South Carolina Lowcountry Sightings

South Carolina Lowcountry Sightings

Date: October 20, 2011

Location: South Carolina Lowcountry

A large array of sparking in the sky, moving across Hamlin Sound.

That’s what Karen Woodman saw Tuesday night as she walked her dog. She’s not the only Lowcountry resident who has spotted weird stuff up there.

On New Year’s Day, a bright orange disk flew slowly over Rivers Avenue in North Charleston, according to an unnamed witness report to the MUFON. As observers watched, the orange light went out but the disK could still be seen for a minute. An hour later, a glowing red object was spotted over the ocean off Myrtle Beach and remained in the sky for two hours.

A month earlier, an observer in Mount Pleasant watched seven lights for 20 minutes.

I witnessed the lights move up, down, side to side, the witness said. I also saw them disappear back and forth.

Project Blue Book has just been released, a compilation of about 130,000 pages of declassified Air Force files on unidentified flying object sightings, the rumored, denied and then uncovered Project Blue Book reports. UFO enthusiasts and skeptics alike are now combing through them. It’s all spurred another clamor of hyper interest in oddities in the sky, on the heels of the CIA acknowledgement of the fabled Aea 51, Nevada secret testing ground.

Most people who bother to look up enough see something mysterious sooner or later. Patterned lights, geometrically moving objects, auras and glows evidently have been spotted as long as humans have had records. Add modern technology and there’s more to fixate on. Three or four UFO sightings per month in South Carolina are reported to MUFON or the National UFO Reporting Center, sightings the groups deem credible. A lot more get rejected, particularly around the Fourth of July.

MUFON state director Cheryl Ann Gilmore, of St. Matthews, took in some eight or nine reports for the holiday alone, she said, fireworks. But she herself saw something when she was younger that she still can’t explain, despite years researching and working with MUFON.

Even the Air Force investigators themselves said some of these sightings could not be explained, she said after her first look into the reports.

Then there are people like Karen Woodman, a former flight attendant married to a pilot. She is as skeptical as they come. She didn’t make a MUFON report. She called the Air Force. It appeared to her as the sparks closed in, they were coming off a grey object that looked like the nose of a blimp. They might have been a variation of Saint Elmo’s fire, she thinks, a luminous discharge off pointed objects in the sky in highly electrical fields like thunderstorms. She has seen them off the cockpits of jets she’s flown in. But if it was a blimp, it was a big one. There were no lights and it didn’t make noise. It really shook me. It was so low and it was right over our house, she said. She left a message alerting Joint Base Charleston, but never heard back.

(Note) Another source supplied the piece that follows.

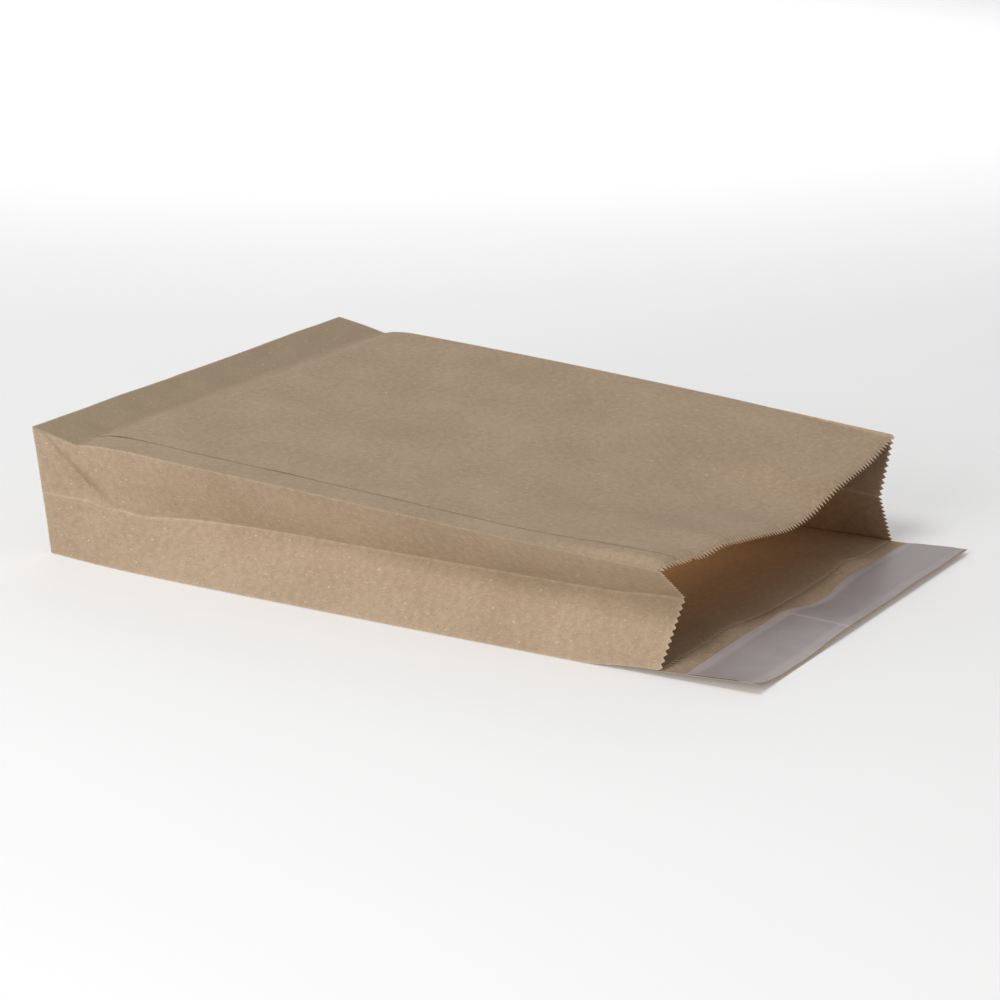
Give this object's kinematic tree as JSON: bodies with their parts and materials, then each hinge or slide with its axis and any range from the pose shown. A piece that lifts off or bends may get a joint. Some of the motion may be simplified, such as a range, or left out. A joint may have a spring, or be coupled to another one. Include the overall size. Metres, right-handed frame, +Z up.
{
  "type": "paper mailer bag",
  "caption": "Kraft paper mailer bag with folding side gussets, a glued block bottom, a serrated mouth and an adhesive sealing flap under a release liner.",
  "frame": {"origin": "middle of the part's box, on the surface that the bag lies on", "axes": "+Y runs along the bag from its mouth to its block bottom, +X across it from the side with the glued seam to the other side, +Z up from the back panel"},
  "size_m": [0.3074, 0.4408, 0.0865],
  "materials": {
    "kraft_paper": "matte recycled kraft with pale fibres and dark specks",
    "hot_melt": "tacky translucent band",
    "release_paper": "smooth siliconised paper, slightly glossy"
  },
  "bodies": {
    "root": {"bag_body": "kraft_paper", "closing_flap": "kraft_paper", "adhesive_strip": "hot_melt", "release_liner": "release_paper"}
  },
  "joints": []
}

Alien as the sightings may be, they’re not aliens, Edward Sparkman maintains adamantly. A retired aerospace worker who served at the Army’s Ordnance Guided Missile Center, the Charleston resident said it’s a matter of fact. The nearest solar systems with even the slightest chance of having a planet that could sustain intelligent life are some 500 light years away. That means that if you could travel at the speed of light, it would take 500 years to get here, he wrote The Post and Courier earlier. And when you arrived, you would have to slow down or be burned up, he reaffirmed to a reporter Thursday.

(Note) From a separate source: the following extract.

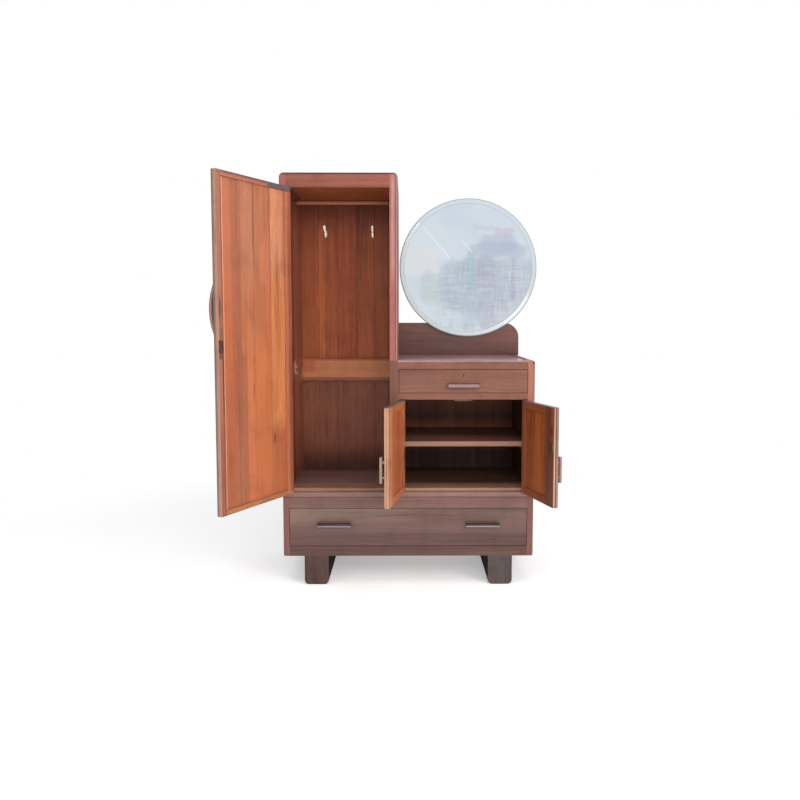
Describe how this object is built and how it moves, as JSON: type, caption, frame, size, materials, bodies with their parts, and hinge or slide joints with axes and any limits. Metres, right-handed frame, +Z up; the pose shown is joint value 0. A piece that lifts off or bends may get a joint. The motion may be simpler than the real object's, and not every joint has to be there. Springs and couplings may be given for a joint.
{
  "type": "dressing table",
  "caption": "Dressing table that joins a tall hanging cupboard and a low dresser with a drawer, small doors and a round bevelled mirror on one long-drawer base with runner feet.",
  "frame": {"origin": "middle of the bounding box on the floor plane, measured with the doors standing open as at rest", "axes": "+X along the front towards the dresser, +Y from the front to the back, +Z up"},
  "size_m": [1.3564, 0.8738, 1.756],
  "materials": {
    "foot_wood": "worn clear varnish, dark",
    "base_side_wood": "satin varnish",
    "base_rail_wood": "satin varnish",
    "column_side_wood": "satin varnish",
    "column_rail_wood": "satin varnish",
    "front_rail_wood": "satin varnish",
    "dresser_side_wood": "satin varnish",
    "dresser_top_wood": "polished varnish",
    "back_board_wood": "matt varnish",
    "mid_rail_wood": "matt varnish",
    "inner_wood": "bare, darkened",
    "shelf_wood": "matt varnish",
    "rod_wood": "bare, turned",
    "backboard_wood": "satin varnish",
    "support_wood": "bare",
    "mirror": "silvered glass, bevelled rim",
    "tall_door_wood": "satin varnish",
    "tall_board_wood": "satin varnish",
    "left_door_wood": "satin varnish",
    "right_door_wood": "satin varnish",
    "drawer_front_wood": "satin varnish",
    "drawer_box_wood": "bare",
    "handle_wood": "polished, dark",
    "hinge_brass": "dull",
    "hook_brass": "worn",
    "lock_iron": "dark lacquer, rubbed",
    "bolt_brass": "dull"
  },
  "bodies": {
    "carcass": {"feet": "foot_wood", "base_side_left": "base_side_wood", "base_side_right": "base_side_wood", "base_rail_upper": "base_rail_wood", "base_rail_lower": "base_rail_wood", "base_panels": "inner_wood", "base_back": "inner_wood", "bottom_drawer_runners": "inner_wood", "column_side_left": "column_side_wood", "column_side_right": "column_side_wood", "column_top": "inner_wood", "column_top_rail": "column_rail_wood", "column_back_boards": "back_board_wood", "column_mid_rail": "mid_rail_wood", "carcass_bottom_rail": "front_rail_wood", "carcass_floors": "inner_wood", "dresser_cheek": "dresser_side_wood", "dresser_side": "dresser_side_wood", "dresser_top": "dresser_top_wood", "dresser_top_rail": "front_rail_wood", "drawer_rail": "front_rail_wood", "door_stop_block": "front_rail_wood", "dresser_shelf": "shelf_wood", "shelf_cleats": "shelf_wood", "dresser_back_boards": "back_board_wood", "top_drawer_runners": "inner_wood", "hanging_rod": "rod_wood", "rod_sockets": "rod_wood", "coat_hooks": "hook_brass", "mirror_backboard": "backboard_wood", "mirror_supports": "support_wood", "mirror_backing": "support_wood", "mirror_glass": "mirror", "carcass_hinge_leaves": "hinge_brass", "hinge_pins": "hinge_brass"},
    "tall_door": {"tall_door_frame": "tall_door_wood", "tall_door_boards": "tall_board_wood", "tall_door_handle": "handle_wood", "tall_door_leaves": "hinge_brass", "tall_door_lock": "lock_iron"},
    "tall_bolt": {"tall_lock_bolt": "bolt_brass"},
    "left_door": {"left_door_frame": "left_door_wood", "left_door_boards": "left_door_wood", "left_door_handle": "handle_wood", "left_door_leaves": "hinge_brass"},
    "right_door": {"right_door_frame": "right_door_wood", "right_door_boards": "right_door_wood", "right_door_handle": "handle_wood", "right_door_leaves": "hinge_brass", "right_door_lock": "lock_iron"},
    "right_bolt": {"right_lock_bolt": "bolt_brass"},
    "top_drawer": {"top_drawer_front": "drawer_front_wood", "top_drawer_box": "drawer_box_wood", "top_drawer_bottom": "drawer_box_wood", "top_drawer_handle": "handle_wood", "top_drawer_lock": "lock_iron"},
    "top_bolt": {"top_lock_bolt": "bolt_brass"},
    "bottom_drawer": {"bottom_drawer_front": "drawer_front_wood", "bottom_drawer_box": "drawer_box_wood", "bottom_drawer_handles": "handle_wood"}
  },
  "joints": [
    {"name": "tall_door_hinge", "type": "hinge", "parent": "carcass", "child": "tall_door", "pos_m": [-0.45164, -0.04846, 1.049], "axis": [0, 0, -1], "range_deg": [-119.4, 50.6]},
    {"name": "left_door_hinge", "type": "hinge", "parent": "carcass", "child": "left_door", "pos_m": [0.02036, -0.04846, 0.6055], "axis": [0, 0, -1], "range_deg": [-102.7, 67.3]},
    {"name": "right_door_hinge", "type": "hinge", "parent": "carcass", "child": "right_door", "pos_m": [0.56836, -0.04846, 0.6055], "axis": [0, 0, 1], "range_deg": [-107.6, 62.4]},
    {"name": "top_drawer_slide", "type": "slide", "parent": "carcass", "child": "top_drawer", "axis": [0, -1, 0], "range_m": [0, 0.3]},
    {"name": "bottom_drawer_slide", "type": "slide", "parent": "carcass", "child": "bottom_drawer", "axis": [0, -1, 0], "range_m": [0, 0.3]},
    {"name": "tall_bolt_slide", "type": "slide", "parent": "tall_door", "child": "tall_bolt", "axis": [-0.4909, -0.8712, 0], "range_m": [0, 0.006]},
    {"name": "right_bolt_slide", "type": "slide", "parent": "right_door", "child": "right_bolt", "axis": [0.3024, -0.9532, 0], "range_m": [0, 0.006]},
    {"name": "top_bolt_slide", "type": "slide", "parent": "top_drawer", "child": "top_bolt", "axis": [0, 0, 1], "range_m": [0, 0.006]}
  ]
}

When you start with that, you really have to come to the conclusion that they didn’t make it, he said. Asked about the 130,000 pages of Air Force documents, he chuckled and said: I think there’s a lot of things in the military that don’t have a lot of stuff to them. The military sometimes does studies to satisfy political needs.

At the end of last summer, Danielle Johnson sat listening to music with friends on the porch of her parents’ Goat Island house near Isle of Palms, when bright glowing lights emanated from something in the sky. She pointed it out to her friends who looked and got very quiet. It was coming down fast, then broke to our left at almost a 90 degree angle, Johnson said. She grew up on Isle of Palms, and is familiar with strange lights and movements from aircraft up in the sky at night. This wasn’t that, she said. This thing was huge, with glowing yellow, red and white lighting, and could move like no other plane I have ever seen, she said. I immediately got goose bumps.